PHOTO: Dredging the Los Angeles River Estuary

Curtin Maritime Corp. of Long Beach, California, has been busy lately with the dredging of the Los Angeles River Estuary.

Curtin Maritime

Last Saturday, May 15, the company showed a photo of the DB Ironbound with Seana C and dump scow Arrow PT digging the Los Angeles River Estuary for the US Army Corps of Engineers.

The DB Ironbound is a multi-functional ABS barge paired with the Lima 2400B 150-ton crawler crane. Designed with a four-point anchor system and four internal spud wells. The Ironbound is equipped with state-of-the-art positioning technology, capable of accuracy within two centimeters.

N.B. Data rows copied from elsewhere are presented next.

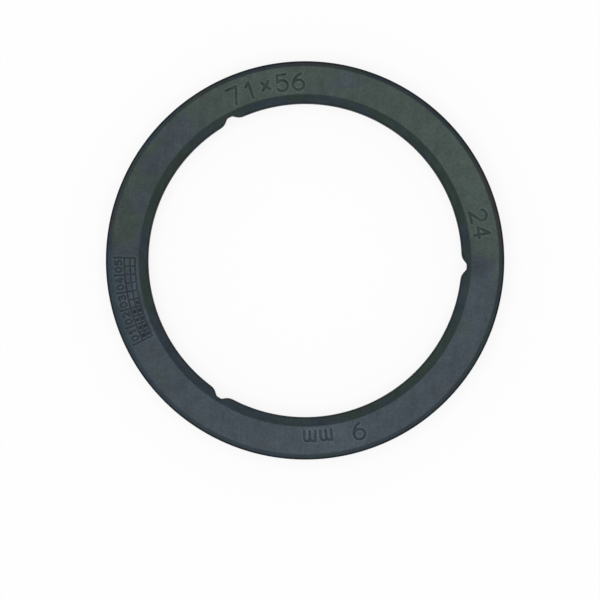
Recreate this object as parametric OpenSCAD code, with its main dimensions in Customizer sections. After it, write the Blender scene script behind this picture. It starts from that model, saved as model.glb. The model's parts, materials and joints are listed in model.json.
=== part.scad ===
// Group head gasket: one moulded rubber ring that seals a filter holder to the group of an
// espresso machine. It has a plain underside, a flat top face between a long bevel at the
// bore and a short bevel at the outer wall, and vertical notches in the bore wall.
// Lengths are in millimetres. The origin is on the ring's axis, at the plain underside, +Z
// points out of the bevelled face, and one notch is centred on +X.

/* [Ring] */
// Diameter of the bore wall, between the notches
bore_d = 56; // [50:0.5:64]
// Width of the rubber, from the bore wall to the outer wall
ring_w = 7.5; // [6:0.25:10]
// Height from the plain underside to the top face
height = 9; // [7:0.25:11]

/* [Bevels] */
// Width, seen from above, of the long bevel at the bore
inner_bevel_w = 1.58; // [1.3:0.01:2]
// Height of the long bevel at the bore
inner_bevel_h = 3; // [1.6:0.1:3.6]
// Width, seen from above, of the short bevel at the outer wall
outer_bevel_w = 0.96; // [0.5:0.01:1.4]
// Height of the short bevel at the outer wall
outer_bevel_h = 1.1; // [0.6:0.05:1.8]

/* [Edges] */
// Radius of the two edges of the top face
top_edge_r = 0.25; // [0.1:0.05:0.6]
// Radius of the edges where the bevels turn into the walls
foot_edge_r = 0.8; // [0.2:0.05:1.2]
// Radius of the two edges of the plain underside
base_edge_r = 0.35; // [0.2:0.05:0.8]

/* [Notches] */
// Number of notches, evenly spaced round the bore
notch_count = 3; // [2:1:8]
// Depth of a notch in the bore wall
notch_depth = 0.92; // [0.7:0.01:1.1]
// Width of a notch's flat floor, before its corners are rounded
notch_floor_w = 1; // [0.8:0.05:3]
// Angle between a notch's flanks and its centre line
notch_flank_angle = 48; // [30:1:55]
// Radius of the shoulders that turn the flanks into the bore wall
notch_shoulder_r = 2.3; // [1:0.1:3]
// Radius in the corners of a notch's floor
notch_corner_r = 0.7; // [0.2:0.05:0.9]

/* [Hidden] */

$fn = 180;
rubber_colour = [0.2, 0.22, 0.22];
bore_r = bore_d / 2;
outer_r = bore_r + ring_w;

// Largest turn between two straight steps of a rounded corner, in degrees
arc_step = 12;
// How far a notch's cutter runs past the ring, above, below and into the bore
overrun = 1;
// How far a shoulder's arc runs inside the bore circle, so that it crosses the wall
// at a shallow angle and doesn't only touch it
shoulder_dip = 0.02;

// Most of a notch flank's length that the roundings at its two ends may take together.
// On a shorter flank both of them shrink alike.
flank_share = 0.95;
rounding_room = notch_depth / cos(notch_flank_angle) / tan((90 - notch_flank_angle) / 2);
rounding_scale = min(1, flank_share * rounding_room / (notch_shoulder_r + notch_corner_r));
shoulder_r = notch_shoulder_r * rounding_scale;
corner_r = notch_corner_r * rounding_scale;

function unit(v) = v / norm(v);

function turned(v, angle) = [v[0] * cos(angle) - v[1] * sin(angle), v[0] * sin(angle) + v[1] * cos(angle)];

function mirror_y(p) = [p[0], -p[1]];

function mirrored(points) = [for (i = [len(points) - 1 : -1 : 0]) mirror_y(points[i])];

// Points along the arc round a centre, from its start to its end by the short way.
function arc(centre, start, end) =
    let (
        from = start - centre,
        to = end - centre,
        turn = atan2(cross(from, to), from * to),
        steps = ceil(abs(turn) / arc_step)
    )
    [for (i = [0 : steps]) centre + turned(from, turn * i / steps)];

// Points along the arc that rounds a corner, tangent to the lines to its two neighbours.
function rounded_corner(before, corner, after, r) =
    let (
        to_before = unit(before - corner),
        to_after = unit(after - corner),
        half_angle = acos(to_before * to_after) / 2,
        cut_back = r / tan(half_angle),
        centre = corner + unit(to_before + to_after) * r / sin(half_angle)
    )
    arc(centre, corner + cut_back * to_before, corner + cut_back * to_after);

// A closed outline with each corner rounded to its own radius.
function rounded_outline(points, radii) =
    let (last = len(points) - 1)
    [
        for (i = [0 : last])
            each rounded_corner(
                points[i == 0 ? last : i - 1], points[i], points[i == last ? 0 : i + 1], radii[i]
            )
    ];

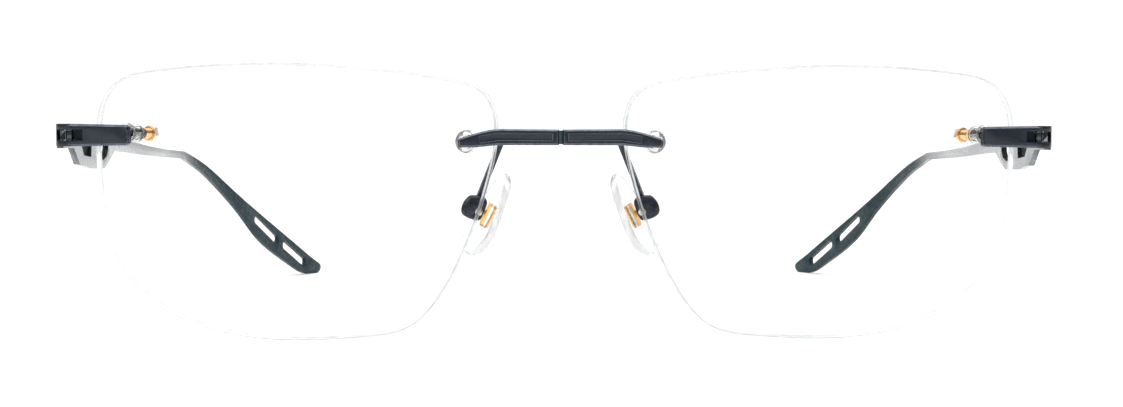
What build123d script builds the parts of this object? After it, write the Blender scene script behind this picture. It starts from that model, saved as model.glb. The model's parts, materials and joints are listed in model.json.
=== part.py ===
"""Rimless eyeglasses: two drilled lenses, a two-part bridge with nose pads, and folding temples.

Units are millimetres. +Z is up and the face of the glasses looks along -Y, so the wearer's left is +X.
The glasses stand as they are put down on a table, temples open, on the lenses and the temple tips.
The origin is on the table, in the middle of the glasses. Every left piece is modelled, and the right
one is its mirror image.
"""
import os
from math import atan2, degrees, hypot, sqrt

from build123d import *

os.makedirs("parts", exist_ok=True)

# ---- driving dimensions ----
# Distance from the bridge, where Y is counted from below, back to the middle of the glasses.
REACH = 70.22

# Lens: a drilled shell of constant thickness, wrapped round the face and tilted forward at the top.
LENS_POLE = (38.34, 1.2, 19.26)
LENS_THICKNESS = 1.9
LENS_RADIUS = 88.0
LENS_WRAP = 10.0
LENS_TILT = 6.0
LENS_BEVEL = 0.25
# Left lens seen square on, from the upper nose corner round by the temple side.
LENS_OUTLINE = [
    (-25.6, 16.3), (-20.9, 17.5), (-11.0, 18.85), (0.5, 19.6), (11.0, 19.4), (20.5, 18.5),
    (25.8, 17.0), (28.5, 14.0), (29.4, 10.0), (29.3, 3.0), (28.7, -4.0), (26.9, -9.9),
    (22.3, -14.2), (14.0, -17.95), (0.0, -19.6), (-10.0, -19.1), (-16.0, -17.9), (-21.0, -12.9),
    (-25.1, -5.1), (-27.9, 3.2), (-29.0, 9.6), (-28.2, 13.9),
]

# Hole positions, as X and Z on the lens's front.
BRIDGE_HOLE = (13.0, 28.2)
ENDPIECE_HOLE = (61.3, 29.35)

# Stack of small parts on each lens hole, counted along the hole from the lens's front.
STUD_RADIUS = 0.6
STUD_ROOT = 0.5
BUSH_RADIUS = 1.0
WASHER_THICKNESS = 0.3
LENS_GAP = 0.03
BRIDGE_WASHER_RADIUS = 1.63
ENDPIECE_WASHER_RADIUS = 1.42
BACK_WASHER_RADIUS = 1.25
COLLAR_RADII = (0.9, 0.75)
COLLAR_LENGTH = 1.1
BARREL_RADIUS = 0.8
BARREL_LENGTH = 1.35
FLANGE_RADIUS = 1.08
FLANGE_LENGTH = 0.3
HEX_RADIUS = 1.2
HEX_LENGTH = 0.8
HEX_CHAMFER = 0.15
HEX_TURN = 15.0
BRIDGE_NUT_RADIUS = 0.95
BRIDGE_NUT_LENGTH = 1.2

# Bridge bar halves and the recessed joint between them.
BAR_FRONT = -1.35
BAR_BACK = 0.6
BAR_SEAM = 0.28
BAR_TIP = 14.2
BAR_CHAMFER = 0.22
GROOVE_DEPTH = 0.16
CORE_TENON = (3.4, 0.7, 0.9)
BRIDGE_HEIGHT = 28.82

# Nose pad: a drop-shaped cushion on a metal core, rocking on a screw in a box at the end of its arm.
PAD_CENTRE = (10.4, 10.0, 17.65)
PAD_THICKNESS = 1.6
PAD_ROUND = 0.6
PAD_LEAN = 26.0
PAD_SPLAY = 28.0
# One side of the pad's outline: height along the pad and half its width there, from the top down.
PAD_PROFILE = [
    (6.5, 0), (6.1, 1.0), (5.2, 1.75), (3.4, 2.5), (0.5, 3.4), (-2.5, 4.0), (-4.8, 3.4), (-6.2, 1.8), (-6.6, 0),
]
PAD_PIVOT = (11.65, 7.8, 18.2)
PLATE_SIZE = (3.6, 2.6, 0.4)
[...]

The purpose of this project is to perform maintenance dredging to provide for the need of continued safe and reliable commercial and recreational navigation.

Over time, shoaling of the federal Los Angeles River Estuary results in reduced depths that limit navigation, especially for larger commercial vessels.

The estuary has been silted in with sediments delivered from the Los Angeles River Watershed since the creation of the Los Angeles River Flood Control Channel.

The flood control channel was constructed between 1919 and 1923. Soon after the construction of the flood control channel, the City of Long Beach constructed recreational small-craft facilities and ferry landings along the banks of the estuary.

Persistent shoaling creates a navigation hazard for recreational and commercial vessels using facilities along the estuary.

To remain a safe and navigable channel, the Los Angeles River Estuary must maintain accessibility of its navigation channels for a variety of vessels, especially larger commercial vessels.

Dredging of the LARE has been conducted under the U.S. Army Corps of Engineers Operations and Maintenance (O&M) program since 1980.